[Stated problem] Below is the data. Give it again, complete and exact.

[Task inputs]
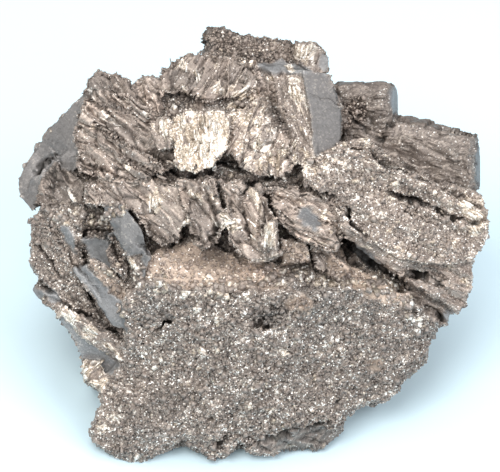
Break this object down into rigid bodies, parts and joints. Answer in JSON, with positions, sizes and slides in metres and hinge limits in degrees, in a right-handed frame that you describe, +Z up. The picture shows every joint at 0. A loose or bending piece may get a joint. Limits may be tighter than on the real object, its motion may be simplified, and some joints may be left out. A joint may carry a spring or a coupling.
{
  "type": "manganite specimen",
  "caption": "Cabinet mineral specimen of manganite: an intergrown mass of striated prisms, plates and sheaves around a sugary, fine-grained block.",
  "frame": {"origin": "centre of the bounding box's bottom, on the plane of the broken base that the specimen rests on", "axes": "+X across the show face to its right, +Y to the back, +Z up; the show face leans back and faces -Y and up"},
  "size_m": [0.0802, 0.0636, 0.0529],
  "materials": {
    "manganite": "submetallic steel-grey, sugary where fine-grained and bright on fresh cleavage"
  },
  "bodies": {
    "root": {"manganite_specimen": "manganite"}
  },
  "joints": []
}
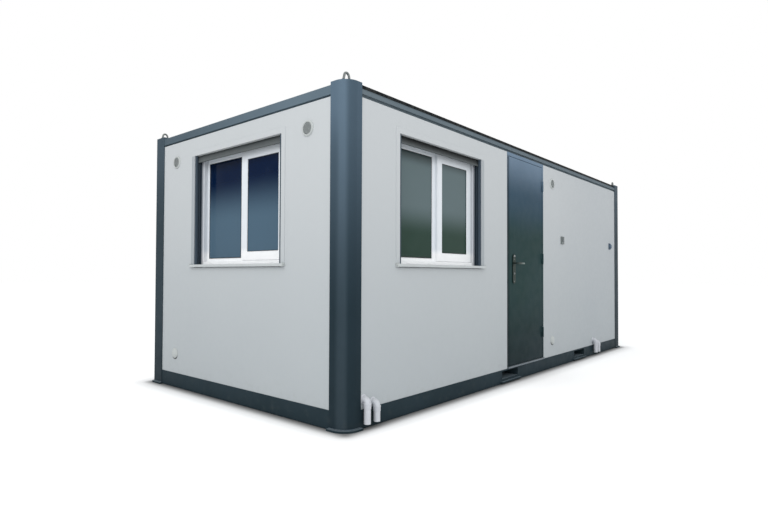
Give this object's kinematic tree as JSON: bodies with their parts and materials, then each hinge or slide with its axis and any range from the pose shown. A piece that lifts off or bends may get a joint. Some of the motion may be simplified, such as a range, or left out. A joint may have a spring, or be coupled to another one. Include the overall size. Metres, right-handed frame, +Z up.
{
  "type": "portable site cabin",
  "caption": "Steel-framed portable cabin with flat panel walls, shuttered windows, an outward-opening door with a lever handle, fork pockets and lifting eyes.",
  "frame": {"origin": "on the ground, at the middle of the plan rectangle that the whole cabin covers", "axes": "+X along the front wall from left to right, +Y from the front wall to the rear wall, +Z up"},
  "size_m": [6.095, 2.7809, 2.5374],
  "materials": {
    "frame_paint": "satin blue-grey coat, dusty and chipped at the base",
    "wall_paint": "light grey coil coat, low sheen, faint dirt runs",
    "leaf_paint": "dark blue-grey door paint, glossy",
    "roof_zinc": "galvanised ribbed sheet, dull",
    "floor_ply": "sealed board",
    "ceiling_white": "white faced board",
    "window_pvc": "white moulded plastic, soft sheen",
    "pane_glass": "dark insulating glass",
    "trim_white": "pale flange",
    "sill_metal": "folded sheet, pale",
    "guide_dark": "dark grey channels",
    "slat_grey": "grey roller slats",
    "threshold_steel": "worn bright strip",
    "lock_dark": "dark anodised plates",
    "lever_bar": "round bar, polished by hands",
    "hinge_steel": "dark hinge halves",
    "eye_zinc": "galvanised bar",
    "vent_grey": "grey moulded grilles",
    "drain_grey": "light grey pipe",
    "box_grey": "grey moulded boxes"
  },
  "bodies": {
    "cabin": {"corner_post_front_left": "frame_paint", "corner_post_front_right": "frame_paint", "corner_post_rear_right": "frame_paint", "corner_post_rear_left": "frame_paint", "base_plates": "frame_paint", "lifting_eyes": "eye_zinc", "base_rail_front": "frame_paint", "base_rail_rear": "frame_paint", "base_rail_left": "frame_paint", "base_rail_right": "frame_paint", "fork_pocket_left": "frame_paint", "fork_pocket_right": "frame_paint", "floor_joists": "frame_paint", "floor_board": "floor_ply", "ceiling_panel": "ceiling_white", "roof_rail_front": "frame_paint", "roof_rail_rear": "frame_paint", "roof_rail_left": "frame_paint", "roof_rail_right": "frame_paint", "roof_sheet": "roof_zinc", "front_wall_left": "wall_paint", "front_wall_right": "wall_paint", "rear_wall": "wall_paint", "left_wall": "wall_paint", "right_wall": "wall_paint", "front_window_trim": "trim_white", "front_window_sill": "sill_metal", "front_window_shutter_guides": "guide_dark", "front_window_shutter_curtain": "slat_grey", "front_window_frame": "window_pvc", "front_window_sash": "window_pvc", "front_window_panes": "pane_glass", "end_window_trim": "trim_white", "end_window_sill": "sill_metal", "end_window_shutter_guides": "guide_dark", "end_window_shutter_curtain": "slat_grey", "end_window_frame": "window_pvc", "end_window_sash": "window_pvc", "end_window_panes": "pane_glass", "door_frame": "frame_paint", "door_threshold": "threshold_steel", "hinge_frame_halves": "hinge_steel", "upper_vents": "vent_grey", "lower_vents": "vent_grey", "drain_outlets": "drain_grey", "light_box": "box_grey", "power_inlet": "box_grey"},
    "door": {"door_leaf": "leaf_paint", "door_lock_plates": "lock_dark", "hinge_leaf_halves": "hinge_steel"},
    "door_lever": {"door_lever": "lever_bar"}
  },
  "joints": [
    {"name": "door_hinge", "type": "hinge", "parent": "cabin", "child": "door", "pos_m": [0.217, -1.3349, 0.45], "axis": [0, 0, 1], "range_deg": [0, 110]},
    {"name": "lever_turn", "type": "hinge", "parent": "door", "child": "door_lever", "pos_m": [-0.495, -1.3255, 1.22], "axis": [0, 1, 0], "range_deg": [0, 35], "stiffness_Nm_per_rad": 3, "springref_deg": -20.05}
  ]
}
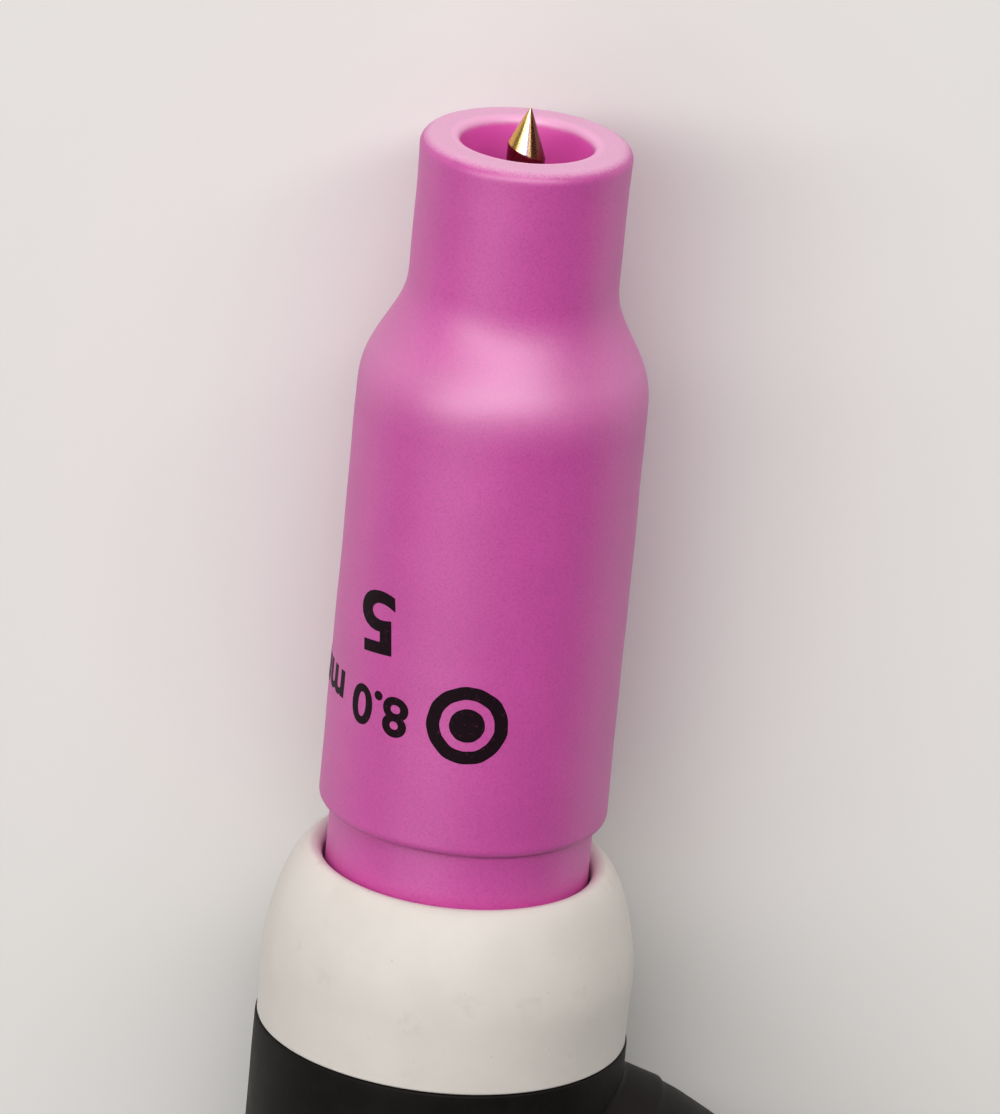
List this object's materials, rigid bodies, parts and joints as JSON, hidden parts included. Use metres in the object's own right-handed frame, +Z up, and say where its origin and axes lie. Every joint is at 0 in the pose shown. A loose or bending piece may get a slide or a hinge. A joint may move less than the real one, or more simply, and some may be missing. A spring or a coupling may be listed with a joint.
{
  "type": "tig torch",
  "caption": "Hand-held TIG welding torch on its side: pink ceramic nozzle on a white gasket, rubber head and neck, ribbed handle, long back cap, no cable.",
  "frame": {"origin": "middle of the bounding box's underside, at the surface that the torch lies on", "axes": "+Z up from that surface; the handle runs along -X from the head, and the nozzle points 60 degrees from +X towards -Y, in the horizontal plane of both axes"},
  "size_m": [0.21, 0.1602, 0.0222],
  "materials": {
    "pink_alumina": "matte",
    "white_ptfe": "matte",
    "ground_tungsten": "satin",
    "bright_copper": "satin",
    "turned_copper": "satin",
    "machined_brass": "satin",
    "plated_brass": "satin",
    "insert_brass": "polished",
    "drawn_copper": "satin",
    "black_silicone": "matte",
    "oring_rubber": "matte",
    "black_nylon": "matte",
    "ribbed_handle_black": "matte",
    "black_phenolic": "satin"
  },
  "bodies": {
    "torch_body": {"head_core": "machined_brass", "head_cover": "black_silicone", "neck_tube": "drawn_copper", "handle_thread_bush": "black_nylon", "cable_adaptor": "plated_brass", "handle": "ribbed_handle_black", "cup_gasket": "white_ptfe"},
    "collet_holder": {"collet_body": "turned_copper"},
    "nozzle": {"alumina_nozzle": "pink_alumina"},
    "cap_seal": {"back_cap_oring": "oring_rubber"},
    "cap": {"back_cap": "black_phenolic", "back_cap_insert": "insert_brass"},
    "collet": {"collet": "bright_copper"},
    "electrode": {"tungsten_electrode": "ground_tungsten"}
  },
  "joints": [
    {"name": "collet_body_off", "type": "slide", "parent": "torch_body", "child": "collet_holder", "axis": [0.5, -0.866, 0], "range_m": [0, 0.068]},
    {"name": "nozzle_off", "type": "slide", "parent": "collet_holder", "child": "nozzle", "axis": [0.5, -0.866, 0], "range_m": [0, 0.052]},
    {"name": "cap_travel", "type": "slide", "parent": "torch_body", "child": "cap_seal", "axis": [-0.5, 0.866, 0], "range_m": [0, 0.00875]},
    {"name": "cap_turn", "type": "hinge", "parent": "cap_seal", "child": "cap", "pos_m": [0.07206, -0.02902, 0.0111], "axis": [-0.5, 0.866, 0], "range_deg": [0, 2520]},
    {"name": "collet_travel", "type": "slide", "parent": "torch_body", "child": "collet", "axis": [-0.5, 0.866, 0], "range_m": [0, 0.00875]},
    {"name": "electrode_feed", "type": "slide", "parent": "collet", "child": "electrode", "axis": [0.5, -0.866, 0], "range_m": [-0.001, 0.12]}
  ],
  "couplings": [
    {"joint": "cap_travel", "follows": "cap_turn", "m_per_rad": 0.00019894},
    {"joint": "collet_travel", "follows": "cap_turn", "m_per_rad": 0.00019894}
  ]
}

[Expected answer]
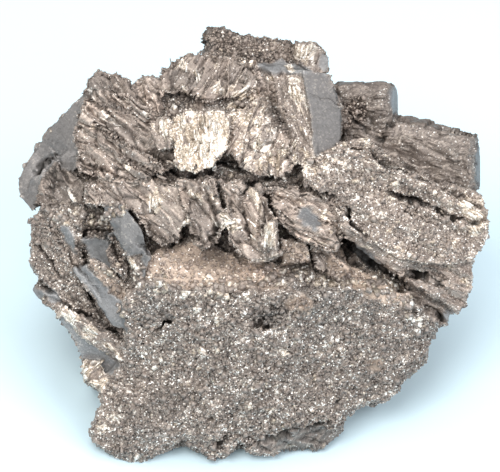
Break this object down into rigid bodies, parts and joints. Answer in JSON, with positions, sizes and slides in metres and hinge limits in degrees, in a right-handed frame that you describe, +Z up. The picture shows every joint at 0. A loose or bending piece may get a joint. Limits may be tighter than on the real object, its motion may be simplified, and some joints may be left out. A joint may carry a spring or a coupling.
{
  "type": "manganite specimen",
  "caption": "Cabinet mineral specimen of manganite: an intergrown mass of striated prisms, plates and sheaves around a sugary, fine-grained block.",
  "frame": {"origin": "centre of the bounding box's bottom, on the plane of the broken base that the specimen rests on", "axes": "+X across the show face to its right, +Y to the back, +Z up; the show face leans back and faces -Y and up"},
  "size_m": [0.0802, 0.0636, 0.0529],
  "materials": {
    "manganite": "submetallic steel-grey, sugary where fine-grained and bright on fresh cleavage"
  },
  "bodies": {
    "root": {"manganite_specimen": "manganite"}
  },
  "joints": []
}
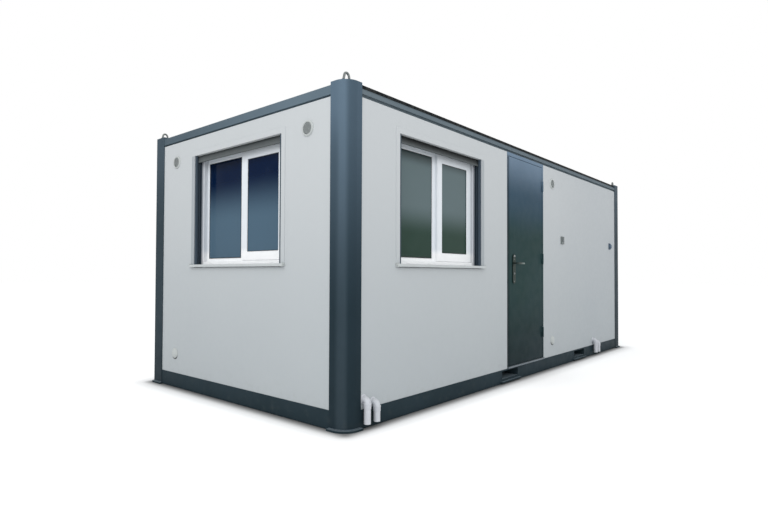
Give this object's kinematic tree as JSON: bodies with their parts and materials, then each hinge or slide with its axis and any range from the pose shown. A piece that lifts off or bends may get a joint. Some of the motion may be simplified, such as a range, or left out. A joint may have a spring, or be coupled to another one. Include the overall size. Metres, right-handed frame, +Z up.
{
  "type": "portable site cabin",
  "caption": "Steel-framed portable cabin with flat panel walls, shuttered windows, an outward-opening door with a lever handle, fork pockets and lifting eyes.",
  "frame": {"origin": "on the ground, at the middle of the plan rectangle that the whole cabin covers", "axes": "+X along the front wall from left to right, +Y from the front wall to the rear wall, +Z up"},
  "size_m": [6.095, 2.7809, 2.5374],
  "materials": {
    "frame_paint": "satin blue-grey coat, dusty and chipped at the base",
    "wall_paint": "light grey coil coat, low sheen, faint dirt runs",
    "leaf_paint": "dark blue-grey door paint, glossy",
    "roof_zinc": "galvanised ribbed sheet, dull",
    "floor_ply": "sealed board",
    "ceiling_white": "white faced board",
    "window_pvc": "white moulded plastic, soft sheen",
    "pane_glass": "dark insulating glass",
    "trim_white": "pale flange",
    "sill_metal": "folded sheet, pale",
    "guide_dark": "dark grey channels",
    "slat_grey": "grey roller slats",
    "threshold_steel": "worn bright strip",
    "lock_dark": "dark anodised plates",
    "lever_bar": "round bar, polished by hands",
    "hinge_steel": "dark hinge halves",
    "eye_zinc": "galvanised bar",
    "vent_grey": "grey moulded grilles",
    "drain_grey": "light grey pipe",
    "box_grey": "grey moulded boxes"
  },
  "bodies": {
    "cabin": {"corner_post_front_left": "frame_paint", "corner_post_front_right": "frame_paint", "corner_post_rear_right": "frame_paint", "corner_post_rear_left": "frame_paint", "base_plates": "frame_paint", "lifting_eyes": "eye_zinc", "base_rail_front": "frame_paint", "base_rail_rear": "frame_paint", "base_rail_left": "frame_paint", "base_rail_right": "frame_paint", "fork_pocket_left": "frame_paint", "fork_pocket_right": "frame_paint", "floor_joists": "frame_paint", "floor_board": "floor_ply", "ceiling_panel": "ceiling_white", "roof_rail_front": "frame_paint", "roof_rail_rear": "frame_paint", "roof_rail_left": "frame_paint", "roof_rail_right": "frame_paint", "roof_sheet": "roof_zinc", "front_wall_left": "wall_paint", "front_wall_right": "wall_paint", "rear_wall": "wall_paint", "left_wall": "wall_paint", "right_wall": "wall_paint", "front_window_trim": "trim_white", "front_window_sill": "sill_metal", "front_window_shutter_guides": "guide_dark", "front_window_shutter_curtain": "slat_grey", "front_window_frame": "window_pvc", "front_window_sash": "window_pvc", "front_window_panes": "pane_glass", "end_window_trim": "trim_white", "end_window_sill": "sill_metal", "end_window_shutter_guides": "guide_dark", "end_window_shutter_curtain": "slat_grey", "end_window_frame": "window_pvc", "end_window_sash": "window_pvc", "end_window_panes": "pane_glass", "door_frame": "frame_paint", "door_threshold": "threshold_steel", "hinge_frame_halves": "hinge_steel", "upper_vents": "vent_grey", "lower_vents": "vent_grey", "drain_outlets": "drain_grey", "light_box": "box_grey", "power_inlet": "box_grey"},
    "door": {"door_leaf": "leaf_paint", "door_lock_plates": "lock_dark", "hinge_leaf_halves": "hinge_steel"},
    "door_lever": {"door_lever": "lever_bar"}
  },
  "joints": [
    {"name": "door_hinge", "type": "hinge", "parent": "cabin", "child": "door", "pos_m": [0.217, -1.3349, 0.45], "axis": [0, 0, 1], "range_deg": [0, 110]},
    {"name": "lever_turn", "type": "hinge", "parent": "door", "child": "door_lever", "pos_m": [-0.495, -1.3255, 1.22], "axis": [0, 1, 0], "range_deg": [0, 35], "stiffness_Nm_per_rad": 3, "springref_deg": -20.05}
  ]
}
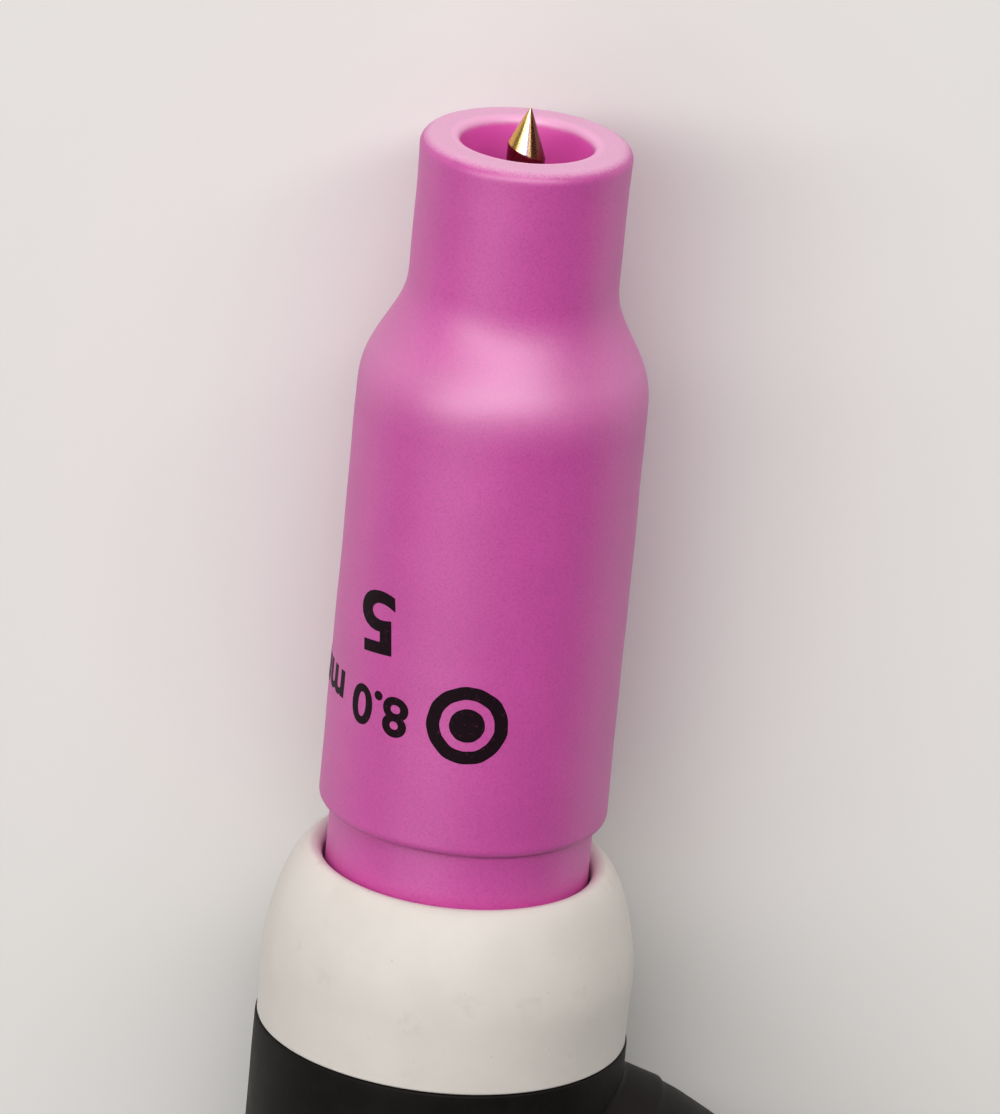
List this object's materials, rigid bodies, parts and joints as JSON, hidden parts included. Use metres in the object's own right-handed frame, +Z up, and say where its origin and axes lie. Every joint is at 0 in the pose shown. A loose or bending piece may get a slide or a hinge. A joint may move less than the real one, or more simply, and some may be missing. A spring or a coupling may be listed with a joint.
{
  "type": "tig torch",
  "caption": "Hand-held TIG welding torch on its side: pink ceramic nozzle on a white gasket, rubber head and neck, ribbed handle, long back cap, no cable.",
  "frame": {"origin": "middle of the bounding box's underside, at the surface that the torch lies on", "axes": "+Z up from that surface; the handle runs along -X from the head, and the nozzle points 60 degrees from +X towards -Y, in the horizontal plane of both axes"},
  "size_m": [0.21, 0.1602, 0.0222],
  "materials": {
    "pink_alumina": "matte",
    "white_ptfe": "matte",
    "ground_tungsten": "satin",
    "bright_copper": "satin",
    "turned_copper": "satin",
    "machined_brass": "satin",
    "plated_brass": "satin",
    "insert_brass": "polished",
    "drawn_copper": "satin",
    "black_silicone": "matte",
    "oring_rubber": "matte",
    "black_nylon": "matte",
    "ribbed_handle_black": "matte",
    "black_phenolic": "satin"
  },
  "bodies": {
    "torch_body": {"head_core": "machined_brass", "head_cover": "black_silicone", "neck_tube": "drawn_copper", "handle_thread_bush": "black_nylon", "cable_adaptor": "plated_brass", "handle": "ribbed_handle_black", "cup_gasket": "white_ptfe"},
    "collet_holder": {"collet_body": "turned_copper"},
    "nozzle": {"alumina_nozzle": "pink_alumina"},
    "cap_seal": {"back_cap_oring": "oring_rubber"},
    "cap": {"back_cap": "black_phenolic", "back_cap_insert": "insert_brass"},
    "collet": {"collet": "bright_copper"},
    "electrode": {"tungsten_electrode": "ground_tungsten"}
  },
  "joints": [
    {"name": "collet_body_off", "type": "slide", "parent": "torch_body", "child": "collet_holder", "axis": [0.5, -0.866, 0], "range_m": [0, 0.068]},
    {"name": "nozzle_off", "type": "slide", "parent": "collet_holder", "child": "nozzle", "axis": [0.5, -0.866, 0], "range_m": [0, 0.052]},
    {"name": "cap_travel", "type": "slide", "parent": "torch_body", "child": "cap_seal", "axis": [-0.5, 0.866, 0], "range_m": [0, 0.00875]},
    {"name": "cap_turn", "type": "hinge", "parent": "cap_seal", "child": "cap", "pos_m": [0.07206, -0.02902, 0.0111], "axis": [-0.5, 0.866, 0], "range_deg": [0, 2520]},
    {"name": "collet_travel", "type": "slide", "parent": "torch_body", "child": "collet", "axis": [-0.5, 0.866, 0], "range_m": [0, 0.00875]},
    {"name": "electrode_feed", "type": "slide", "parent": "collet", "child": "electrode", "axis": [0.5, -0.866, 0], "range_m": [-0.001, 0.12]}
  ],
  "couplings": [
    {"joint": "cap_travel", "follows": "cap_turn", "m_per_rad": 0.00019894},
    {"joint": "collet_travel", "follows": "cap_turn", "m_per_rad": 0.00019894}
  ]
}